Insultes, injures et coups, au cœur de la vie de couple
Pour Astou, la violence verbale fait « plus de mal » que celle physique. Parce qu’elle se transforme en rancune qui pousse les femmes à réagir souvent d’une manière inattendue. « Au Sénégal, les gens qui font souffrir les autres sont généralement ceux qui occupent un rang social très élevé. Personne n’en croira ses oreilles si on lui raconte ce qu’ils font », poursuit-elle. Si pour Astou, ceux qui font souvent subir les violences aux femmes sont ceux qui ont un statut social important, la plupart des femmes interpellées indexent les maris.
« Il y a des hommes qui sont sans pitié. Leurs femmes se sacrifient matin et soir à la recherche de quelque chose à ramener à la maison pour la famille, mais une fois qu’elles posent le plat de riz, ce sont des injures, des coups. Il y a des hommes qui agissent de la sorte sciemment, par indiscipline. Ceux qui le font inconsciemment sont généralement les soulards, les drogués, etc.», martèle Marième Guèye, la quarantaine, vendeuse de concombres au marché Castor, non loin de Dieuppeul.
La dame se fait plus précise en racontant : « J’ai une voisine qui était tout le temps battue par son mari. Or, ce denier n’est ni soulard ni drogué. Il était simplement indiscipliné. C’est la femme qui faisait tout pour la famille mais le soir, il la frappait comme une gamine, l’injuriait. J’ai été témoin des faits à maintes reprises.»
« Nos mères ne se sont jamais rendues chez une juriste »
La violence faite aux femmes est un phénomène social contre lequel personne ne peut rien, estiment ces femmes. « La première forme de violence, c’est le fait de rester à la maison pour cuisiner, s’occuper des enfants, des travaux ménagers. Si on y ajoute la violence corporelle, ça devient invivable. La femme est toujours stressée à cause des difficultés qu’elle vit chez elle », indique Mme Fall, une autre dame rencontrée dans les parages.
Et contre toute attente, elle se met à s’en prendre aux victimes de violences qui contactent les femmes juristes pour rechercher une solution. « Les conseils qu’elles donnent souvent ne font pas partie de notre culture. Elles leur conseillent d’entamer une procédure judiciaire. Or, cela ne doit pas toujours être le cas.
Nous ne sommes pas des toubabs ; nous sommes des Africains, de surcroît des Sénégalais. Nous avons nos réalités », dit-elle. Selon Mme Fall, les violences conjugales ont toujours existé mais, « nos mères ne se sont jamais rendues chez une juriste. Aujourd’hui, Dieu merci, leurs enfants ont grandi, et elles ont peut-être oublié qu’elles ont souffert un jour. Je préfère que tout se règle en famille et ne pas mêler les femmes juristes aux vies de couple. Si je vivais ce genre de pratiques, je n’irais pas vers elles. »

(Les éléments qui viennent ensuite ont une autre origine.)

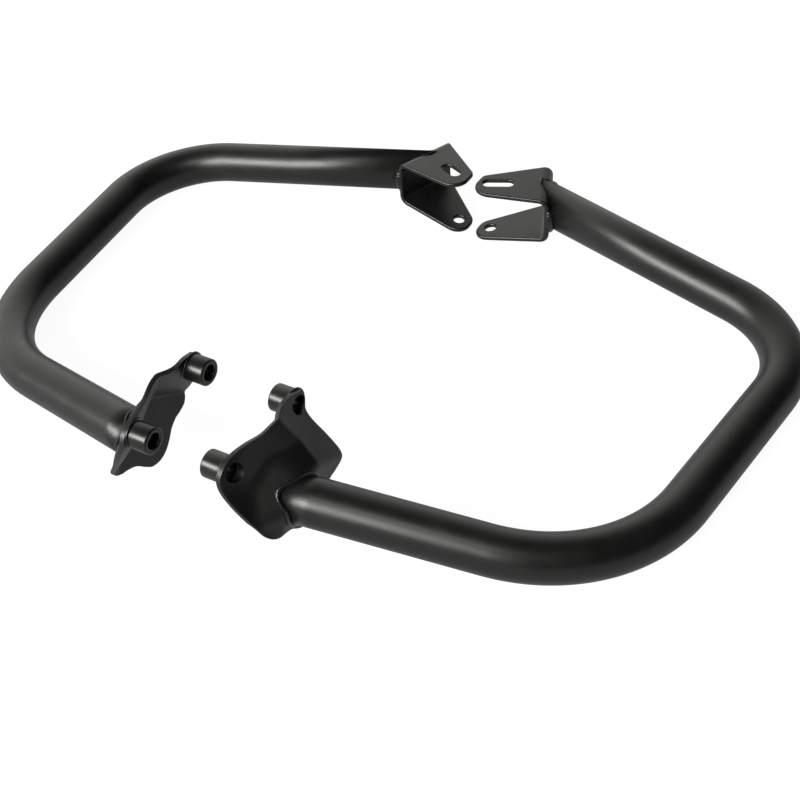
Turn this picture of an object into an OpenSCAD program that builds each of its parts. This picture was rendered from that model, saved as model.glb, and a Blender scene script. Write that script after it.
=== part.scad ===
// Pair of motorcycle crash bars: two mirrored bent tubes, each with a folded
// two-ear bracket at the upper end and a formed two-bolt plate at the lower end.
// Units mm. X runs across the motorcycle, -Y is the open front, Z is up.

/* [Tube] */
// outside diameter of the bent tube
tube_d = 32; // [22:1:45]
// wall thickness of the tube
tube_wall = 2.5; // [1.5:0.25:5]
// half distance between the outer bend vertices, upper end
top_bend_x = 285.4; // [200:1:360]
// half distance between the outer bend vertices, lower end
low_bend_x = 254; // [180:1:330]
// half distance between the two outer bend vertices along the bar
bend_y = 131.75; // [80:1:200]
// centreline radius of the bend next to the folded bracket
top_bend_r = 73; // [45:1:110]
// centreline radius of the bend next to the formed plate
low_bend_r = 116; // [60:1:150]

/* [Folded bracket] */
// thickness of the folded bracket sheet
ear_t = 4; // [2.5:0.5:8]
// clear gap between the two ears
ear_gap = 36; // [20:1:60]
// outside radius of the two folds
fold_r = 7; // [5:0.5:12]
// radius of the rounded ear ends
ear_end_r = 17.8; // [12:0.2:24]
// width of the adjusting slot in the upper ear
slot_w = 9; // [6:0.5:13]
// overall length of the slot on the right bar
slot_len_right = 26; // [12:0.5:32]
// overall length of the slot on the left bar
slot_len_left = 19.5; // [12:0.5:32]
// diameter of the bolt hole in the lower ear
ear_hole_d = 9; // [5:0.5:13]

/* [Formed plate] */
// thickness of the formed plate
plate_t = 3; // [2:0.5:6]
// diameter of the two holes through the formed plate
plate_hole_d = 12.8; // [8:0.2:16]

/* [Spacers] */
// outside diameter of the spacer tubes
spacer_d = 17.6; // [14:0.2:24]
// bore of the spacer tubes for the frame bolts
spacer_bore_d = 10.5; // [8:0.1:13]
// depth of the bevel around the bore at the frame end
bevel = 0.8; // [0.3:0.1:1.5]
// frame end of the front spacer, distance from the mirror plane
front_end_x = 20.3; // [10:0.1:30]
// frame end of the rear spacer, distance from the mirror plane
rear_end_x = 25.2; // [10:0.1:32]

/* [Welds] */
// throat of the weld beads at the tube ends
weld = 3; // [1.5:0.25:5]
// throat of the weld beads round the spacers
small_weld = 1.8; // [1:0.1:3]

/* [Hidden] */
$fn = 64;
shift_y = 5;        // centres the pair on the origin
t_r = tube_d / 2;
lift = t_r;         // floor below the tube centreline plane
hair = 0.02;        // step between the bends and the straight runs
far = 400;
P0 = [64.83, 181.56, 19.01];
P1 = [top_bend_x, bend_y, 0];
P2 = [low_bend_x, -bend_y, 0];
P3 = [15.79, -190.63, 35.46];
function unit(v) = v / norm(v);
D01 = unit(P1 - P0);
D12 = unit(P2 - P1);
D23 = unit(P3 - P2);
web_a = [61, 161, 0];       // front corner of the folded bracket in plan
web_b = [43.2, 205.8, 0];   // rear corner of the folded bracket in plan
web_dir = unit(web_b - web_a);
web_out = [web_dir[1], -web_dir[0], 0];
web_len = norm(web_b - web_a);
ear_top = 36;
ear_low = ear_top - 2 * ear_t - ear_gap;
ear_end = [21.8, 169.6];
slot_at = [20.2, 167.4];
hole_at = [14.4, slot_at[1]];
front_at = [-203.6, 61];    // y, z of the front spacer axis
rear_at = [-139.4, 63.9];   // y, z of the rear spacer axis

// planes of the formed plate, outer face: x = p[0] + p[3]*(y-p[1]) + p[4]*(z-p[2])
flat_p = [39.2, -203.6, 61, 0.044, 0];
front_p = [43, -158, 69, 0.28, -0.8355];
rear_p = [65, -160, 42, -0.501, -0.807];
knee_a = [48, -166, 75, 0.362, -0.341];
knee_b = [48, -166, 75, -0.688, -0.634];
pad_p = [60, -180, 0, 0.06, 0.1];
rim = [[-139,73.5],[-147,74],[-157,72.5],[-170,71],[-180,71.5],[-190,72],[-204,73],[-211,70.5],
    [-215,65],[-215.8,57],[-214.5,48],[-212.5,37],[-210.5,27],[-208,21.5],[-203,18],[-195,16],
    [-189,12],[-184,6],[-178,2],[-170,1],[-163,3],[-157,8],[-152,13.5],[-146,18],[-139,20.5],
    [-133,24],[-130,31],[-130,40],[-131,48],[-129.5,56],[-128.6,65],[-132,71.5]];

// round bar from a to b
module rod(a, b, r) {
    v = b - a;
    l = norm(v);
    translate(a) rotate([0, acos(v[2] / l), atan2(v[1], v[0])]) cylinder(r = r, h = l);
}

// bend about corner p between directions u and v, centreline radius br
module elbow(p, u, v, br, r) {
    turn = acos(u * v);
    n = unit(cross(u, v));
    s = p - u * br * tan(turn / 2);
    e1 = cross(u, n);
    c = s - e1 * br;
    translate(c) rotate([atan2(u[2], n[2]), asin(-e1[2]), atan2(e1[1], e1[0])])
        rotate_extrude(angle = turn, $fn = 144) translate([br, 0]) circle(r = r);
}

// whole bar along its centreline, ends run on by extra; the straight runs are a hair
// slimmer than the bends and reach 1 mm into them
module bar(r, extra) {
    cut1 = top_bend_r * tan(acos(D01 * D12) / 2) - 1;
    cut2 = low_bend_r * tan(acos(D12 * D23) / 2) - 1;
    rod(P0 - D01 * (30 + extra), P1 - D01 * cut1, r - hair);
    elbow(P1, D01, D12, top_bend_r, r);
    rod(P1 + D12 * cut1, P2 - D12 * cut2, r - hair);
    elbow(P2, D12, D23, low_bend_r, r);
    rod(P2 + D23 * cut2, P3 + D23 * extra, r - hair);
}

// half space on the inner side of a plane, moved outward by off
module under_one(p, off) {
    n = unit([1, -p[3], -p[4]]);
    translate([p[0], p[1], p[2]]) rotate([0, acos(n[2]), atan2(n[1], n[0])])
        translate([-far / 2, -far / 2, off - far]) cube(far);
}

// everything on the inner side of the formed plate's outer face, moved outward by off
module under(off) {
    intersection() {
        under_one(pad_p, off);
        union() {
            under_one(flat_p, off);
            intersection() { under_one(front_p, off); under_one(rear_p, off); }
            intersection() { under_one(knee_a, off); under_one(knee_b, off); }
        }
    }
}

// smooth closed curve through the rim points
function curve(a, b, c, d, t) = 0.5 * (2 * b + (c - a) * t + (2 * a - 5 * b + 4 * c - d) * t * t
    + (3 * b - a - 3 * c + d) * t * t * t);
rim_n = len(rim);
rim_line = [for (i = [0 : rim_n - 1], k = [0 : 2])
    curve(rim[(i + rim_n - 1) % rim_n], rim[i], rim[(i + 1) % rim_n], rim[(i + 2) % rim_n], k / 3)];

// cylinder along X at a spacer axis
module along_x(at, x0, x1, d) {
    translate([x0, at[0], at[1]]) rotate([0, 90, 0]) cylinder(d = d, h = x1 - x0);
}

module plate() {
    difference() {
        intersection() {
            rotate([90, 0, 90]) linear_extrude(height = 90) polygon(rim_line);
            under(0);
        }
        under(-plate_t);
        along_x(front_at, 0, 90, plate_hole_d);
        along_x(rear_at, 0, 90, plate_hole_d);
    }
}

module spacer(at, end_x) {
    difference() {
        intersection() {
            along_x(at, end_x, 60, spacer_d);
            under(-plate_t);
        }
        along_x(at, 0, 90, spacer_bore_d);
        translate([end_x, at[0], at[1]]) rotate([0, 90, 0])
            translate([0, 0, -0.01]) cylinder(d1 = spacer_bore_d + 2 * bevel, d2 = spacer_bore_d, h = bevel);
    }
}

module spacer_weld(at) {
    difference() {
        intersection() {
            along_x(at, 30, 60, spacer_d + 2 * small_weld);
            under(-plate_t);
            rotate([90, 0, 90]) linear_extrude(height = 90) polygon(rim_line);
        }
        under(-plate_t - small_weld);
        along_x(at, 0, 90, spacer_d);
    }
}

// plan shape of both ears, from the web to the rounded end
module ear_plan() {
    e = ear_end;
    back = unit([web_b[0] - 5.3, web_b[1] - 180.2]);
    front = unit([web_a[0] - 17.3, web_a[1] - 150.3]);
    union() {
        translate(e) circle(r = ear_end_r, $fn = 96);
        polygon([[web_a[0], web_a[1]], [web_b[0], web_b[1]],
            e + ear_end_r * [-back[1], back[0]], e, e + ear_end_r * [front[1], -front[0]]]);
    }
}

// rounded U section of the folded bracket, swept along the web
module fold_section(inset) {
    h = ear_top - ear_low;
    r = fold_r - inset;
    difference() {
        union() {
            translate([-90, inset]) square([90 - fold_r, h - 2 * inset]);
            translate([-fold_r - 1, fold_r]) square([fold_r + 1 - inset, h - 2 * fold_r]);
            translate([-fold_r, fold_r]) circle(r = r, $fn = 96);
            translate([-fold_r, h - fold_r]) circle(r = r, $fn = 96);
            translate([-fold_r - 1, inset]) square([1, h - 2 * inset]);
        }
    }
}

// places a section drawn with X outward and Y up against the web, length l along it
module at_web(l, start) {
    translate([web_a[0], web_a[1], ear_low]) rotate([0, 0, atan2(web_out[1], web_out[0])])
        translate([0, start, 0]) rotate([90, 0, 0]) mirror([0, 0, 1]) linear_extrude(height = l) children();
}

module clevis(slot_len) {
    difference() {
        intersection() {
            translate([0, 0, ear_low]) linear_extrude(height = ear_top - ear_low) ear_plan();
            at_web(web_len + 120, -60) fold_section(0);
        }
        at_web(web_len + 130, -65) fold_section(ear_t);
        slot(slot_len);
        translate([hole_at[0], hole_at[1], ear_low - 1]) cylinder(d = ear_hole_d, h = ear_t + 2);
    }
}

module slot(slot_len) {
    half = (slot_len - slot_w) / 2;
    translate([slot_at[0], slot_at[1], ear_top - ear_t - 1]) linear_extrude(height = ear_t + 2) union() {
        translate([-half, 0]) circle(d = slot_w);
        translate([half, 0]) circle(d = slot_w);
        translate([-half, -slot_w / 2]) square([2 * half, slot_w]);
    }
}

// block on the inner side of the web's outer face
module behind_web() {
    translate([web_a[0], web_a[1], 0]) rotate([0, 0, atan2(web_out[1], web_out[0])])
        translate([-70, -20, -30]) cube([70, web_len + 40, 100]);
}

// the same body as under(0), front half only
module plate_side() {
    intersection() { under(0); translate([-far / 4, -far, -far / 2]) cube(far); }
}

// round-cornered outer body of the folded bracket
module clevis_body(off) {
    at_web(web_len + 2 * off, -off) fold_outer(off);
}

module fold_outer(off) {
    h = ear_top - ear_low;
    r = fold_r + off;
    union() {
        translate([-60, -off]) square([60 - fold_r, h + 2 * off]);
        translate([-fold_r - 1, fold_r]) square([fold_r + 1 + off, h - 2 * fold_r]);
        translate([-fold_r, fold_r]) circle(r = r, $fn = 96);
        translate([-fold_r, h - fold_r]) circle(r = r, $fn = 96);
    }
}

module tube() {
    difference() {
        bar(t_r, 10);
        bar(t_r - tube_wall, 20);
        clevis_body(0);
        behind_web();
        plate_side();
    }
}

module clevis_weld() {
    difference() {
        intersection() {
            rod(P0 - D01 * 30, P0 + D01 * 20, t_r + weld);
            clevis_body(weld);
        }
        rod(P0 - D01 * 40, P0 + D01 * 40, t_r);
        clevis_body(0);
        behind_web();
    }
}

module plate_weld() {
    difference() {
        intersection() {
            rod(P3 - D23 * 80, P3, t_r + weld);
            under(weld);
            translate([30, 0, 0]) rotate([90, 0, 90]) linear_extrude(height = 90) polygon(rim_line);
        }
        rod(P3 - D23 * 90, P3 + D23 * 10, t_r);
        plate_side();
    }
}

module place(side) {
    translate([0, shift_y, lift]) if (side > 0) children(); else mirror([1, 0, 0]) children();
}

module right_tube() color([0.09, 0.09, 0.09]) place(1) tube();
module left_tube() color([0.09, 0.09, 0.09]) place(-1) tube();
module right_clevis() color([0.12, 0.12, 0.12]) place(1) clevis(slot_len_right);
module left_clevis() color([0.12, 0.12, 0.12]) place(-1) clevis(slot_len_left);
module right_plate() color([0.12, 0.12, 0.12]) place(1) plate();
module left_plate() color([0.12, 0.12, 0.12]) place(-1) plate();
module right_front_spacer() color([0.2, 0.2, 0.19]) place(1) spacer(front_at, front_end_x);
module left_front_spacer() color([0.2, 0.2, 0.19]) place(-1) spacer(front_at, front_end_x);
module right_rear_spacer() color([0.2, 0.2, 0.19]) place(1) spacer(rear_at, rear_end_x);
module left_rear_spacer() color([0.2, 0.2, 0.19]) place(-1) spacer(rear_at, rear_end_x);
module right_clevis_weld() color([0.07, 0.07, 0.07]) place(1) clevis_weld();
module left_clevis_weld() color([0.07, 0.07, 0.07]) place(-1) clevis_weld();
module right_plate_weld() color([0.07, 0.07, 0.07]) place(1) plate_weld();
module left_plate_weld() color([0.07, 0.07, 0.07]) place(-1) plate_weld();
module right_front_spacer_weld() color([0.07, 0.07, 0.07]) place(1) spacer_weld(front_at);
module left_front_spacer_weld() color([0.07, 0.07, 0.07]) place(-1) spacer_weld(front_at);
module right_rear_spacer_weld() color([0.07, 0.07, 0.07]) place(1) spacer_weld(rear_at);
module left_rear_spacer_weld() color([0.07, 0.07, 0.07]) place(-1) spacer_weld(rear_at);

right_tube();
right_clevis();
right_plate();
right_front_spacer();
right_rear_spacer();
right_clevis_weld();
right_plate_weld();
right_front_spacer_weld();
right_rear_spacer_weld();
left_tube();
left_clevis();
left_plate();
left_front_spacer();
left_rear_spacer();
left_clevis_weld();
left_plate_weld();
left_front_spacer_weld();
left_rear_spacer_weld();
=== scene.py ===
"""Looks for a pair of motorcycle crash bars in black powder coat.

Every size is in millimetres in the helpers and becomes metres in the meshes.
The right bar is modelled and mirrored across x = 0 for the left one, which has
a shorter slot and a deeper seat for its tube.
"""

import math

import bmesh
import bpy
from bpy.props import (
    FloatProperty,
    FloatVectorProperty,
    IntProperty,
    PointerProperty,
)
from mathutils import Matrix, Vector


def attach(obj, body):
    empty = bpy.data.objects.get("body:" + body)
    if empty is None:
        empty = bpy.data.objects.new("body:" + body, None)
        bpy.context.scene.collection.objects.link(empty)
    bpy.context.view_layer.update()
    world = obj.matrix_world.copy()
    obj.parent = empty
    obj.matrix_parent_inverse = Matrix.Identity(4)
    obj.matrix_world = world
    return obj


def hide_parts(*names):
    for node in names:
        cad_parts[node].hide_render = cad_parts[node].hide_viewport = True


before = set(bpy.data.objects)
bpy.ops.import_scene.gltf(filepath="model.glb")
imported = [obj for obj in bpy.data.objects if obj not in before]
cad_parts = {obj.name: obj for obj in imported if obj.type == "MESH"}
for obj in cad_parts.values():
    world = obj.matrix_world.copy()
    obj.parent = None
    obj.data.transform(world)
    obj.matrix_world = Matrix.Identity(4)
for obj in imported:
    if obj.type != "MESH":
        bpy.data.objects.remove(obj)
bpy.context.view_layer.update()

bl_info = {
    "name": "Motorcycle Crash Bars",
    "version": (1, 0, 0),
    "blender": (4, 5, 0),
    "location": "View3D > Sidebar > Crash Bars",
    "description": "Bent tubes, folded brackets, pressed plates, spacers and weld beads",
    "category": "Object",
}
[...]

Sur cette question, la gent masculine a également son mot à dire. Djimé Touré, chauffeur de profession et avocat des femmes, de dire qu’il y a des hommes qui « ne méritent même pas de prendre une femme ». « Je vous le jure. Si on est marié à un soulard, il vous insultera quand bon lui semblera. Avant-hier, j’ai été témoin d’une scène qui m’a fait très mal. Le gars insultait sa femme en présence de leur garçon, qui est un adulte. Et l’enfant lui a demandé d’arrêter d’insulter sa mère devant lui », narre-t-il.
Mais Abdou Seydi Keïta, la soixantaine, assis à côté du vieux Touré, sous l’ombre d’un arbre en face du terrain de Derklé, a un tout autre avis. « On parle souvent des violences faites aux femmes, alors qu’il y a des hommes qui subissent le pire avec leurs femmes. Pour moi, c’est quelque chose qui touche les deux genres », déclare-t-il avec le sourire.